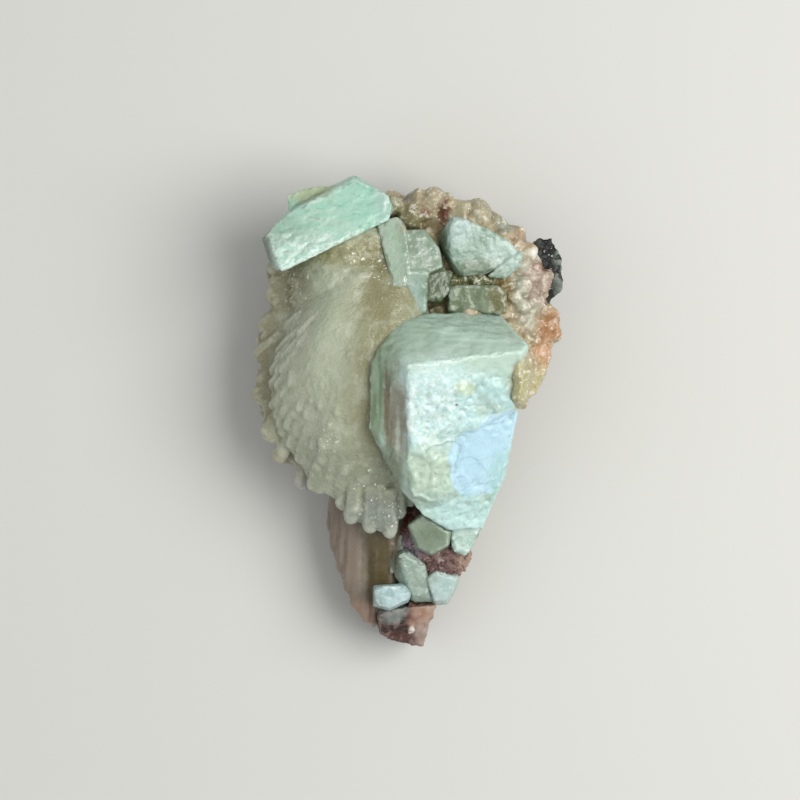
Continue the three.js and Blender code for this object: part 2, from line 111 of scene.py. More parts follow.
def remeshed(piece, voxel, smooth=0):
    """The piece's outer skin as one even mesh, with its edges as soft as the voxel is wide."""
    skin = piece.modifiers.new("skin", "REMESH")
    skin.mode = "VOXEL"
    skin.voxel_size = voxel * MM
    skin.use_smooth_shade = True
    if smooth:
        worn = piece.modifiers.new("worn", "SMOOTH")
        worn.factor = 0.5
        worn.iterations = smooth
    return made_plain(piece)


def largest_body(piece):
    """Leaves only the piece's largest connected body."""
    form = bmesh.new()
    form.from_mesh(piece.data)
    form.verts.ensure_lookup_table()
    bodies, seen = [], set()
    for start in form.verts:
        if start.index in seen:
            continue
        body, edge = [], [start]
        seen.add(start.index)
        while edge:
            vert = edge.pop()
            body.append(vert)
            for link in vert.link_edges:
                other = link.other_vert(vert)
                if other.index not in seen:
                    seen.add(other.index)
                    edge.append(other)
        bodies.append(body)
    bodies.sort(key=len)
    for body in bodies[:-1]:
        bmesh.ops.delete(form, geom=body, context="VERTS")
    form.to_mesh(piece.data)
    form.free()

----

#### AIM:
Take the material above and return all of it exactly.

#### ANSWER IN FULL:
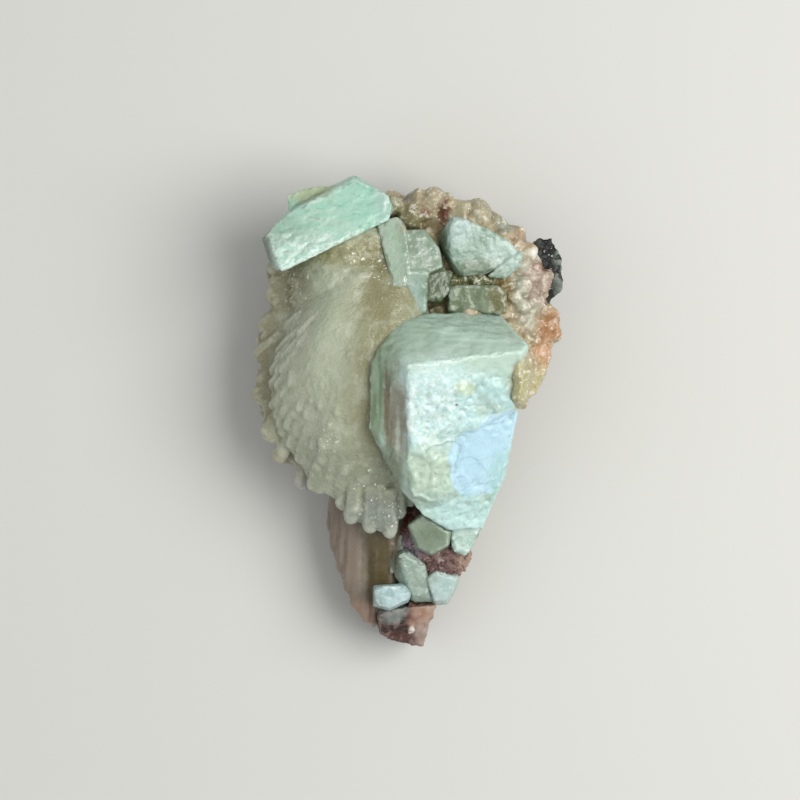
Continue the three.js and Blender code for this object: part 2, from line 111 of scene.py. More parts follow.
def remeshed(piece, voxel, smooth=0):
    """The piece's outer skin as one even mesh, with its edges as soft as the voxel is wide."""
    skin = piece.modifiers.new("skin", "REMESH")
    skin.mode = "VOXEL"
    skin.voxel_size = voxel * MM
    skin.use_smooth_shade = True
    if smooth:
        worn = piece.modifiers.new("worn", "SMOOTH")
        worn.factor = 0.5
        worn.iterations = smooth
    return made_plain(piece)


def largest_body(piece):
    """Leaves only the piece's largest connected body."""
    form = bmesh.new()
    form.from_mesh(piece.data)
    form.verts.ensure_lookup_table()
    bodies, seen = [], set()
    for start in form.verts:
        if start.index in seen:
            continue
        body, edge = [], [start]
        seen.add(start.index)
        while edge:
            vert = edge.pop()
            body.append(vert)
            for link in vert.link_edges:
                other = link.other_vert(vert)
                if other.index not in seen:
                    seen.add(other.index)
                    edge.append(other)
        bodies.append(body)
    bodies.sort(key=len)
    for body in bodies[:-1]:
        bmesh.ops.delete(form, geom=body, context="VERTS")
    form.to_mesh(piece.data)
    form.free()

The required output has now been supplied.